→ **What this task involves**:
Return the whole listing exactly as it stands.

= = =

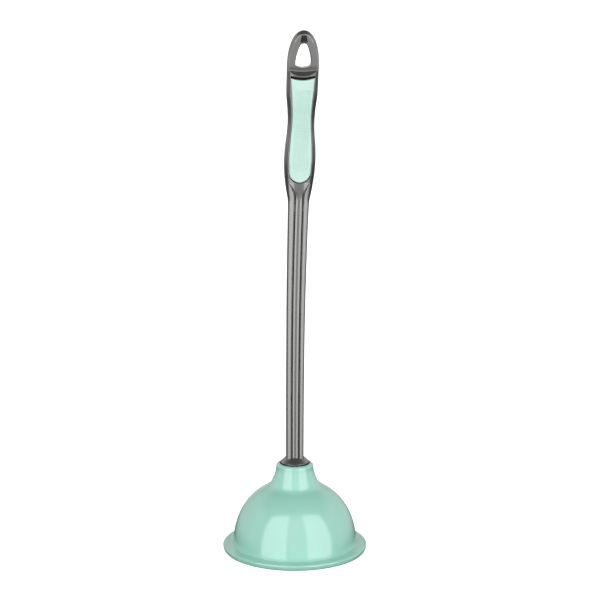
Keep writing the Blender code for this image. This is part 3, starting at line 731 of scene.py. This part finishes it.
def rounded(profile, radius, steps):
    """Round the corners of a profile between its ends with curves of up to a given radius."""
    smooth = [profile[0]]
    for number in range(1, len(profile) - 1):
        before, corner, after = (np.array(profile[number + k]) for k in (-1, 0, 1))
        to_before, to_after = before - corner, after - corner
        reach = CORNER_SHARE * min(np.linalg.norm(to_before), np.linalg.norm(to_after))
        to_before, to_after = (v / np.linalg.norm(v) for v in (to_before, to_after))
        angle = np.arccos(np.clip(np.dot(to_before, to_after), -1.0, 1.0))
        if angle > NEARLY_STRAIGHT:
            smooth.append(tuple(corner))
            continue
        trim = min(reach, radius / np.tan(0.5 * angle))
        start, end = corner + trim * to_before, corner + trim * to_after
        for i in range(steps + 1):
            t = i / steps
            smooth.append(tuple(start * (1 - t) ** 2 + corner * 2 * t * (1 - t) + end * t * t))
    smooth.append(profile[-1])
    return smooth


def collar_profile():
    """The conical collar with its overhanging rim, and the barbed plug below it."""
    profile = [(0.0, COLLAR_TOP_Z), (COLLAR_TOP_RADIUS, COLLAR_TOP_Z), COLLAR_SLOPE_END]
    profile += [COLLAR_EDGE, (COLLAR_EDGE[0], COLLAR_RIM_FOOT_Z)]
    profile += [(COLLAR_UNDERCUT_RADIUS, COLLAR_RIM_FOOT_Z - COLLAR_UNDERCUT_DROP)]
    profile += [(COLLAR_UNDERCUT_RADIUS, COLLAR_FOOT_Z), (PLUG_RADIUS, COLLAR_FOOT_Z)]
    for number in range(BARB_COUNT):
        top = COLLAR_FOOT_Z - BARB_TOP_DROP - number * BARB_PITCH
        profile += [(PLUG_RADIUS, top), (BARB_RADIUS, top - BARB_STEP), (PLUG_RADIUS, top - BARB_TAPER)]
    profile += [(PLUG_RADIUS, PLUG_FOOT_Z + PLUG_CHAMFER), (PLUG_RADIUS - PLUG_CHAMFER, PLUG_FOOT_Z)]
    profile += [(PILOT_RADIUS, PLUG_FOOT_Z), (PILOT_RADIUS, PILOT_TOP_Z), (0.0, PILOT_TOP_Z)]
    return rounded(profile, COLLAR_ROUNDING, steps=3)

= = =

→ **Answer to this task**:
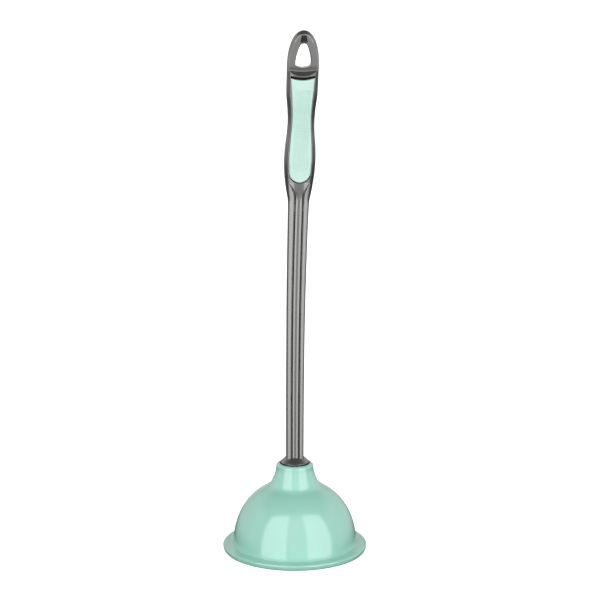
Keep writing the Blender code for this image. This is part 3, starting at line 731 of scene.py. This part finishes it.
def rounded(profile, radius, steps):
    """Round the corners of a profile between its ends with curves of up to a given radius."""
    smooth = [profile[0]]
    for number in range(1, len(profile) - 1):
        before, corner, after = (np.array(profile[number + k]) for k in (-1, 0, 1))
        to_before, to_after = before - corner, after - corner
        reach = CORNER_SHARE * min(np.linalg.norm(to_before), np.linalg.norm(to_after))
        to_before, to_after = (v / np.linalg.norm(v) for v in (to_before, to_after))
        angle = np.arccos(np.clip(np.dot(to_before, to_after), -1.0, 1.0))
        if angle > NEARLY_STRAIGHT:
            smooth.append(tuple(corner))
            continue
        trim = min(reach, radius / np.tan(0.5 * angle))
        start, end = corner + trim * to_before, corner + trim * to_after
        for i in range(steps + 1):
            t = i / steps
            smooth.append(tuple(start * (1 - t) ** 2 + corner * 2 * t * (1 - t) + end * t * t))
    smooth.append(profile[-1])
    return smooth


def collar_profile():
    """The conical collar with its overhanging rim, and the barbed plug below it."""
    profile = [(0.0, COLLAR_TOP_Z), (COLLAR_TOP_RADIUS, COLLAR_TOP_Z), COLLAR_SLOPE_END]
    profile += [COLLAR_EDGE, (COLLAR_EDGE[0], COLLAR_RIM_FOOT_Z)]
    profile += [(COLLAR_UNDERCUT_RADIUS, COLLAR_RIM_FOOT_Z - COLLAR_UNDERCUT_DROP)]
    profile += [(COLLAR_UNDERCUT_RADIUS, COLLAR_FOOT_Z), (PLUG_RADIUS, COLLAR_FOOT_Z)]
    for number in range(BARB_COUNT):
        top = COLLAR_FOOT_Z - BARB_TOP_DROP - number * BARB_PITCH
        profile += [(PLUG_RADIUS, top), (BARB_RADIUS, top - BARB_STEP), (PLUG_RADIUS, top - BARB_TAPER)]
    profile += [(PLUG_RADIUS, PLUG_FOOT_Z + PLUG_CHAMFER), (PLUG_RADIUS - PLUG_CHAMFER, PLUG_FOOT_Z)]
    profile += [(PILOT_RADIUS, PLUG_FOOT_Z), (PILOT_RADIUS, PILOT_TOP_Z), (0.0, PILOT_TOP_Z)]
    return rounded(profile, COLLAR_ROUNDING, steps=3)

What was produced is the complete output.